I spent this week interviewing some students as part of my PhD research project and, naturally, I made plenty of mistakes. Learning from what you did wrong is part of the PhD process, though (or maybe the research process in general). Despite that, I don’t see too many willing to publicly put forth where they went wrong, although it is probably these mistakes that are most useful to hear about, whether you’re a novice or experienced researcher. So here it goes, I’m going to put my mistakes out there. These are the things I did wrong during my qualitative study:
- Not factoring in time to say goodbye to participants
I put plenty of effort into my introduction and debrief to the participants, and worked on pacing myself to keep a tight schedule. What I didn’t factor in: saying goodbye. I didn’t consider that it takes time to do things like put on coats and that people naturally like to make small talk. So my first interview ended at just the right time, but then the participant asked about my visit to the town and how far into my PhD I am. The American in me loves a chance to chat with strangers, but this also meant that I was off schedule from the start.
- Keeping my watch on my wrist
I was well-prepared in that I knew I would need to watch the time in order to pace the interviews and keep the day’s schedule. But keeping my watch on my wrist made it not so easy to slyly check the time without seeming bored or in a hurry. That thing is much more useful on the table next to you.
- Not practicing my transitions between activities
My interviews included both a conversation period and a discussion of a case study. However, I didn’t plan a smooth transition between the two, which led to the first few interviews feeling a little stilted when I suddenly brought out the case study, interrupting the flow of an otherwise good conversation.
I gave myself a break for lunch, but didn’t bring myself enough food to sustain myself through 8+ hours of interviews. A growling stomach in the middle of a great interview? Not so good. Take it from me and bring more food than you think you’ll need.
- Not scheduling mental breaks.
I had two days to accomplish all of my interviews, so I crammed in as many as possible. This was great in some ways, because it upped my sample size and led to more diversity in my participants. What I didn’t consider was how exhausted I would be at 5:00 pm on day 2, with 2 more interviews to go. Not to mention how physically uncomfortable it is to sit for 9 straight hours at a conference table and keep a chipper face. I should have scheduled in a few half-hour breaks to take a walk around and recollect myself.
- Thinking an interview went badly because I didn’t cover all the questions or because it went down a different path
There were a few interviews that didn’t match up with my pre-determined idea of a ‘successful interview.’ Some went down a path I hadn’t intended to talk about, and others only made it through half of my prepared questions. Initially I thought this meant I was a bad interviewer in these cases, but when I play these recordings back, they are the best ones I conducted. In these cases, the participants brought up new ideas I hadn’t thought about before or discussed some of the topics in a rich, in-depth way. And after all, isn’t that the point of the interview?
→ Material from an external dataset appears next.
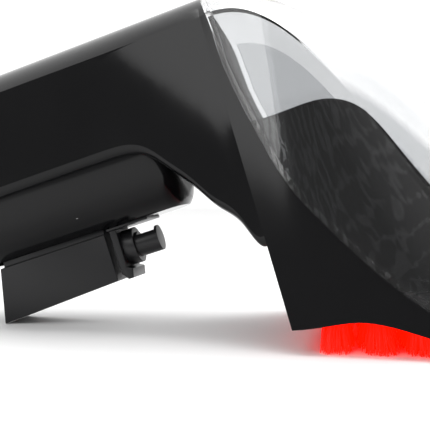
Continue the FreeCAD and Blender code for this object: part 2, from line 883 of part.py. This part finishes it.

- Forgetting what I just asked
Often an interviewee starts to answer, but forgets what the point of the question was after a few minutes of speaking. On the other side of the conversation, I tend to hyper focus on what the interviewee is saying and start working out in my head what needs further clarification or elaboration. So, when the inevitable ‘What was the question again?’ question came up, I stumbled the first few times to remember what I had even asked. Lesson learned: you need to pay attention to your side of the conversation as much as their side.
- Not briefing myself on the lingo
As an interviewer, you want your questions to feel natural to participants, and throwing them off by using words they aren’t accustomed to can be detrimental to the conversation’s flow. It’s important to know the situational lingo and context of the location at which you’re interviewing, otherwise you spend too much time explaining what you mean or asking for clarifications of what they mean. Example: if you’re interviewing about group work, and students call their group work projects by a certain name at that university, it’s best to know what that is at the start.
- Forgetting I’m just as interesting to them as they are to me
When a young American researcher with a weird German surname comes from the UK to your country, it’s natural to want to know why she is here and how she got to that point. I didn’t think about the fact that participants see me as a person, not just a researcher (even though it’s all too easy as a researcher to see ‘participants’ instead of people). By simply introducing myself at the start, in addition to my research, I quickly learned it could help set a more informal and comfortable atmosphere that could encourage participants to feel safe with me and open up more.
- Slipping in American English.
Nearly a year of living in the UK has covered up some of my American English, but (fortunately? unfortunately?) not all of it. In interviews on this side of the world, it’s a constant struggle to use the right words, or else risk confusion. Say term, not semester. Mark, not grade. Lecturer, not instructor. The list goes on, and I could be better at it.
So there you have it, my uncomfortable confession of what went wrong in this study. Maybe you’ve made similar mistakes? I’d love to know about them, if so.